Pull each line holding "behaviour" out of the entries below.

**Modeling code records**

>> BEGIN

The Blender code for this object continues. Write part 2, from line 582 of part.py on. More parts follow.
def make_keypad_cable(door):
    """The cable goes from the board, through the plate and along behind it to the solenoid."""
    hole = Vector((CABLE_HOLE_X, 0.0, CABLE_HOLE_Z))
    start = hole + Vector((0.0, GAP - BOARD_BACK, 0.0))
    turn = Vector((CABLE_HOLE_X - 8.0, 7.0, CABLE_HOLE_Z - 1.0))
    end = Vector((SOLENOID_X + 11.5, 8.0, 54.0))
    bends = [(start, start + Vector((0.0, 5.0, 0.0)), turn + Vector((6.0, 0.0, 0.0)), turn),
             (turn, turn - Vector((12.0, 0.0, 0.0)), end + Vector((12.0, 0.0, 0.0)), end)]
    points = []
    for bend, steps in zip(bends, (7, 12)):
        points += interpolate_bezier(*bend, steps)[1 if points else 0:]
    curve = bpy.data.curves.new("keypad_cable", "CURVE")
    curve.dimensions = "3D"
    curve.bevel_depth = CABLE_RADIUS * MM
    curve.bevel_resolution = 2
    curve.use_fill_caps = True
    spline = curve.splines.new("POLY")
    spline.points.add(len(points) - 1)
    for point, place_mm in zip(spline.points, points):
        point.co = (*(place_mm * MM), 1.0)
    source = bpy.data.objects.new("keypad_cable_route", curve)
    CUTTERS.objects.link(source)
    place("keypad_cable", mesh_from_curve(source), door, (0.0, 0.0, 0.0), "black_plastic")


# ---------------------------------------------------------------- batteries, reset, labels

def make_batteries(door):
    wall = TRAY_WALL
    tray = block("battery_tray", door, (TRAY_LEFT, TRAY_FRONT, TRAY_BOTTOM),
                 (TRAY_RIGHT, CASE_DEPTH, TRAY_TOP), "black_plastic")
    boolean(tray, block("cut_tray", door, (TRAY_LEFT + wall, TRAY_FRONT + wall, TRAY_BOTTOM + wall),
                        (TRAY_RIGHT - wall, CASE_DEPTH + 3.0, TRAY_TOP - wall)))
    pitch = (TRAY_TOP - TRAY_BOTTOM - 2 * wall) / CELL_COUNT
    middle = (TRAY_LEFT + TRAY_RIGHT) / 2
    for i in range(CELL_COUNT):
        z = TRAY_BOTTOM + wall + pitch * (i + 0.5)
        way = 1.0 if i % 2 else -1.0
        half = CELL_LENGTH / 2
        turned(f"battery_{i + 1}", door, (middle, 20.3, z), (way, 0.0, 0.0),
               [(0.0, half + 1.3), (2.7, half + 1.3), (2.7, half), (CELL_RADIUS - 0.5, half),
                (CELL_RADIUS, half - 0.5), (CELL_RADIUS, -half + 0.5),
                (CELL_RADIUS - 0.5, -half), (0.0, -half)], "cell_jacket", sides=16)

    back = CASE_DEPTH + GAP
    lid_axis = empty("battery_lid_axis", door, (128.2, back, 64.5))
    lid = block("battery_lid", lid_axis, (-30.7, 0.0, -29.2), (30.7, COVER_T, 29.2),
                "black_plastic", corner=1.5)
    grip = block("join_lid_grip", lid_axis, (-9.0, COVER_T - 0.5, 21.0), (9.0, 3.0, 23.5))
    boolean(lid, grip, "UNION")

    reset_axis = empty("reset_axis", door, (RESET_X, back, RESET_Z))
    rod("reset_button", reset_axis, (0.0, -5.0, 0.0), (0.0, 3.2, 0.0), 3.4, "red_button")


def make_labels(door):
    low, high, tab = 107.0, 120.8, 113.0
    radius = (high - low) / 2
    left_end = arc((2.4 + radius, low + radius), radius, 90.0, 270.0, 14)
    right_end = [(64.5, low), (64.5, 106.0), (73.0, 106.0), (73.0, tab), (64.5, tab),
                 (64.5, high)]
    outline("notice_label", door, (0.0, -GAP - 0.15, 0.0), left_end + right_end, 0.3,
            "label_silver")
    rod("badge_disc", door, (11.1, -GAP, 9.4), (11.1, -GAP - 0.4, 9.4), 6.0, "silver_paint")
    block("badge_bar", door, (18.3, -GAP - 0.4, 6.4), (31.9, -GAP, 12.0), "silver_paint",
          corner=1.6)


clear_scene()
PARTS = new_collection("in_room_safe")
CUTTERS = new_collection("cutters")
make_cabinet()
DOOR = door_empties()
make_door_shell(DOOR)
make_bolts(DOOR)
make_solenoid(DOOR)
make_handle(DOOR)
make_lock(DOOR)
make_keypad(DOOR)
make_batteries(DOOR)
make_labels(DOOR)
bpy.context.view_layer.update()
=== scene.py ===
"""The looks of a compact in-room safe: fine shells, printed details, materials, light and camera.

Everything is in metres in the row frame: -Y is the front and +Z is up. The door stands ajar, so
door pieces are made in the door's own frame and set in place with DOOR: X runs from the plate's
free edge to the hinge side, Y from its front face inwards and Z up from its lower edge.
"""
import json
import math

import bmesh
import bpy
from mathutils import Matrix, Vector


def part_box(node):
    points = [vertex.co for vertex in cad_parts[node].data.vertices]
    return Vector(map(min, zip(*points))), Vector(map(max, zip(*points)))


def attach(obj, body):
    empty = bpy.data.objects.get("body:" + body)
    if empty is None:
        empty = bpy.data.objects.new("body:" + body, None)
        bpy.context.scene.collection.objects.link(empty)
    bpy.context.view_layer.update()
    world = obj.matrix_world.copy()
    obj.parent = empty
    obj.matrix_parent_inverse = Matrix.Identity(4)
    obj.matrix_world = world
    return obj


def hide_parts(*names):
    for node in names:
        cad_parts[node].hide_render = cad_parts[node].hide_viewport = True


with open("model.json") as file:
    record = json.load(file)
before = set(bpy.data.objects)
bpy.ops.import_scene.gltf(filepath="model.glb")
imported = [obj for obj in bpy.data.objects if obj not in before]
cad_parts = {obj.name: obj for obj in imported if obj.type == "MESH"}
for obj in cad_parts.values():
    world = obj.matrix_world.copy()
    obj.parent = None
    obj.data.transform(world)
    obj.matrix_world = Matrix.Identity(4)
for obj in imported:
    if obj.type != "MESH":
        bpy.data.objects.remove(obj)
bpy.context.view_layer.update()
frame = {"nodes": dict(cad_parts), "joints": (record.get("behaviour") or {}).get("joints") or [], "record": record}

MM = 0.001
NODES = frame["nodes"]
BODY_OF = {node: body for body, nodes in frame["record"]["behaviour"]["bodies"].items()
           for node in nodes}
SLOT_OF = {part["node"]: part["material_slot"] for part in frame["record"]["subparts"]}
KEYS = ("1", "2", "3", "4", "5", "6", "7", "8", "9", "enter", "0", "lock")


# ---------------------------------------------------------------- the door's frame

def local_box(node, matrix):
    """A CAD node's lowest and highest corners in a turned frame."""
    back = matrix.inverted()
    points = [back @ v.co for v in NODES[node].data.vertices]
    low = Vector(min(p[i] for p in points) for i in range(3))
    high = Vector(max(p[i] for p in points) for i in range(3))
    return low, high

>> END
>> BEGIN

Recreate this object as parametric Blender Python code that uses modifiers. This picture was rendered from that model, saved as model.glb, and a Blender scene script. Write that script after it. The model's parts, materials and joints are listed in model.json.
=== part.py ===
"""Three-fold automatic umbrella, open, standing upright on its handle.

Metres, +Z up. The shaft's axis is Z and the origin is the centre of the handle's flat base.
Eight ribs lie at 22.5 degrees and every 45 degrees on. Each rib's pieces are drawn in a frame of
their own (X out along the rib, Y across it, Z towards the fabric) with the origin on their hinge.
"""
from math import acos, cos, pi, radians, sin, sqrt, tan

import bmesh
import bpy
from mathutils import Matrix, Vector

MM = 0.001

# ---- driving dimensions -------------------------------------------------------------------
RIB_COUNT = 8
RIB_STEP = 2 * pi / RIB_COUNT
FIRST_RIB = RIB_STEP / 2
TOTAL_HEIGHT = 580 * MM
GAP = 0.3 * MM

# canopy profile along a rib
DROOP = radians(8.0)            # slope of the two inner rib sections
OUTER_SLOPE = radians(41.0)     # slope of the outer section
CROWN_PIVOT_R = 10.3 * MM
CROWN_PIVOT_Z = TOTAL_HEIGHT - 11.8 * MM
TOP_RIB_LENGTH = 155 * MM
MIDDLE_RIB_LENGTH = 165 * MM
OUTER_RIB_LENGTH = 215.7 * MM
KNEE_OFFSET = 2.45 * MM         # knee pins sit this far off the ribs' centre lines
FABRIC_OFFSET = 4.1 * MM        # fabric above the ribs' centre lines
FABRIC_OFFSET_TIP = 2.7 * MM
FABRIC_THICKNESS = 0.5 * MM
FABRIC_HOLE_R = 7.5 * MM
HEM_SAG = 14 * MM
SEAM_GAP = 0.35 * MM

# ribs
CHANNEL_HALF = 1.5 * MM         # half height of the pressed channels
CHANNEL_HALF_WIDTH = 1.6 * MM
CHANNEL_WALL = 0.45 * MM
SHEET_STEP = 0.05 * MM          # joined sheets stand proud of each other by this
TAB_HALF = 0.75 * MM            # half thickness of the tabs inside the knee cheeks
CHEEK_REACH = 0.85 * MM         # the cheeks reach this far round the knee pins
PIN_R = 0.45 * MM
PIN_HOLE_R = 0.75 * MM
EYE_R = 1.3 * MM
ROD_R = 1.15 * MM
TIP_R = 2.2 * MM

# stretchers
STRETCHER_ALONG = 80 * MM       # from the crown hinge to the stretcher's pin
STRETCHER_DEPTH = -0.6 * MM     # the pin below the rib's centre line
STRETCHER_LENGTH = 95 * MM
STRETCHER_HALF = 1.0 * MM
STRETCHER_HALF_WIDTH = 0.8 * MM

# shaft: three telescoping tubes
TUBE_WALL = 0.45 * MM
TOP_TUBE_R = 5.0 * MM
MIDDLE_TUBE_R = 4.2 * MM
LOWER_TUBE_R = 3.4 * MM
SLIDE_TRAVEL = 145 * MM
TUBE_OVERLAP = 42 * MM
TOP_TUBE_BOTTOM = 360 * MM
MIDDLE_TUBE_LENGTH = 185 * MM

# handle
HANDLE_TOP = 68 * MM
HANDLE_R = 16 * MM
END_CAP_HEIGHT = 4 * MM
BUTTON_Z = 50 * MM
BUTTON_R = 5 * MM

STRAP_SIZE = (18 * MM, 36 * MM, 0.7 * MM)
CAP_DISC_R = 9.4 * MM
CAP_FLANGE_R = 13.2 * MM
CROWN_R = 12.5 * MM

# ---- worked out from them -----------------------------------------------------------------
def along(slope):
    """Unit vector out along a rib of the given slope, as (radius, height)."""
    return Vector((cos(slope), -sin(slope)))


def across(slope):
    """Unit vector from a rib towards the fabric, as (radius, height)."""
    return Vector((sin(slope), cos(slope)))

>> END

**Exercise answer**
frame = {"nodes": dict(cad_parts), "joints": (record.get("behaviour") or {}).get("joints") or [], "record": record}
BODY_OF = {node: body for body, nodes in frame["record"]["behaviour"]["bodies"].items()